We also identified a zero-cost SQL configuration fix on the test environment (a parallelism-related setting that was driving an apparent need for a tier upgrade) — a finding that potentially reframed the entire sizing conversation and was flagged as priority action item one.

What we delivered

  • A roughly forty-page strategic cost-assessment report
  • A separate twenty-six-sheet cost-model spreadsheet, including the live customer calculator
  • A migration & recovery summary at strategic level
  • An NFR compliance scoreboard
  • Explicit out-of-scope declarations covering implementation, runbooks, IaC, deep code analysis, security audits, and proof-of-concept work

Outcome

The vendor walked into the next customer meeting with a defensible per-installation pricing model anchored on verifiable public pricing, a clean separation between commercial price and infrastructure cost, and a calculator the customer could run themselves. The is there a margin? question — which had previously been unanswerable — was reframed as a SaaS-premium conversation supported by a quantified baseline.

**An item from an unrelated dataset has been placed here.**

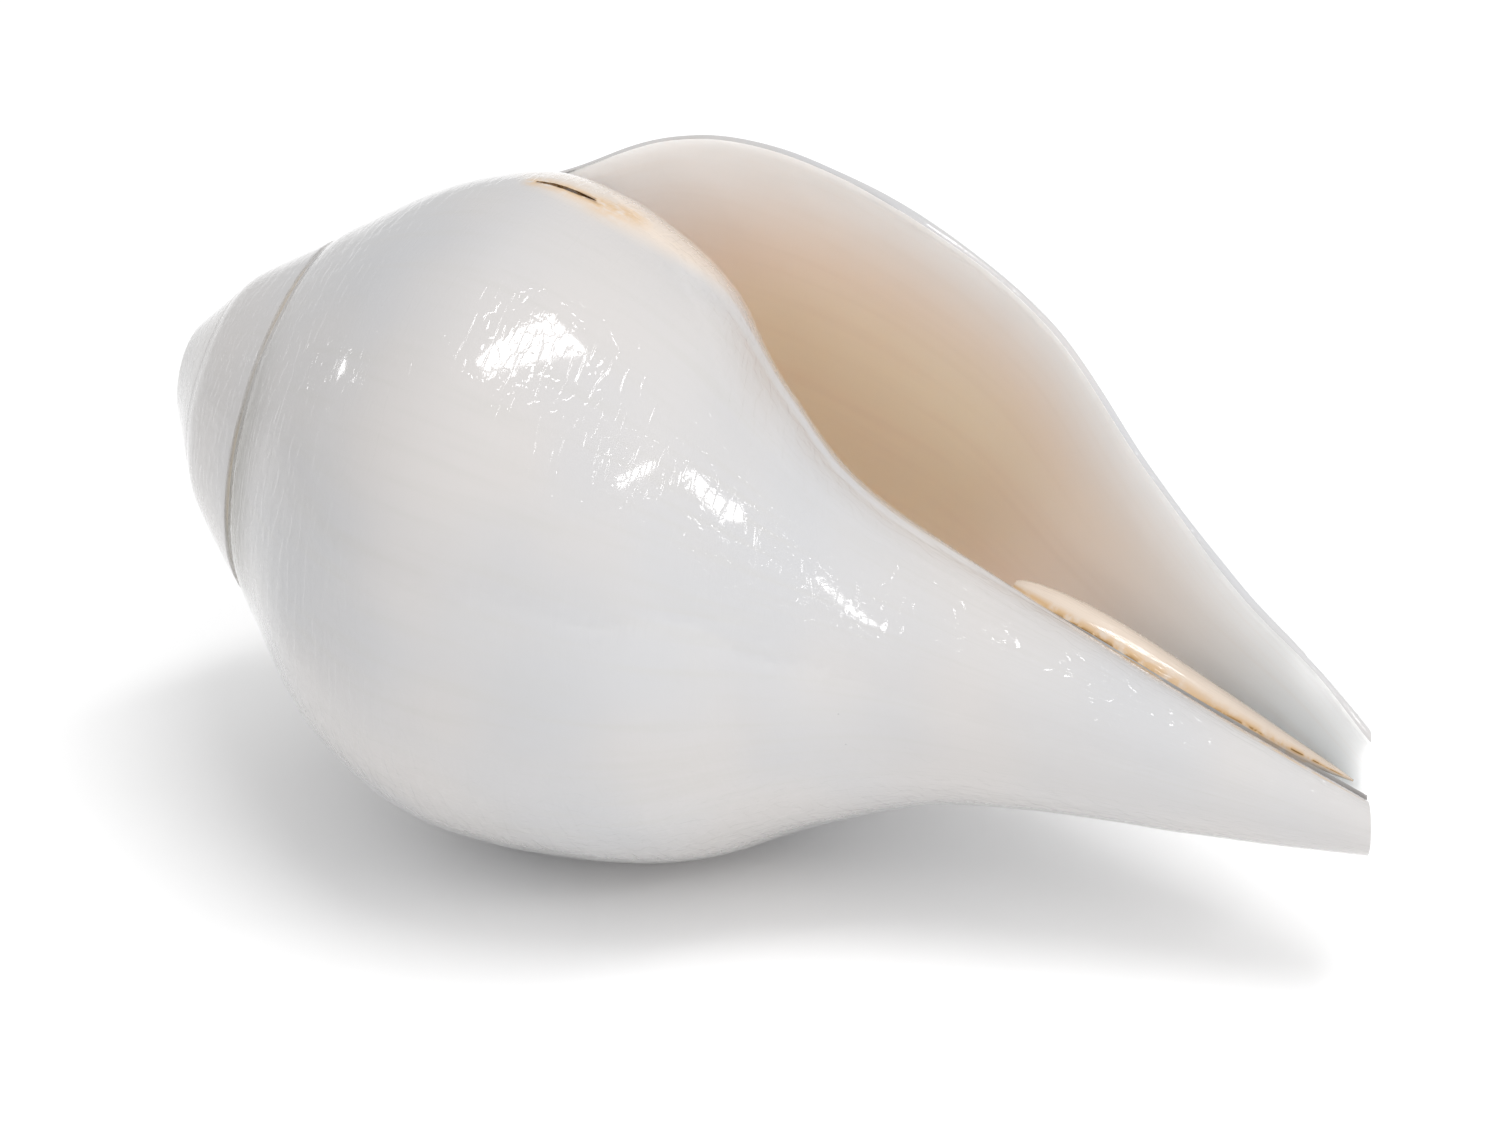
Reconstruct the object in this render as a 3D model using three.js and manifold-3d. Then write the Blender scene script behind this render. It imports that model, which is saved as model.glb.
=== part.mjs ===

The zero-cost configuration finding alone is enough to reframe the tier-selection question — which is why it was flagged as the first action item in the deliverable, not buried in the appendix.

What we did not deliver

Implementation. Terraform / IaC. Deep code analysis. Security audit. Migration execution plan. Proof-of-concept. These were declared out-of-scope at engagement framing and remained so. The deliverable was decision support, not delivery.

Engagement shape

Forty-hour fixed-scope advisory engagement spanning approximately four weeks across three working sessions plus async deliverables. Single principal engagement (no delivery team). Materials shared via the customer’s collaboration system; deliverables retained by the customer.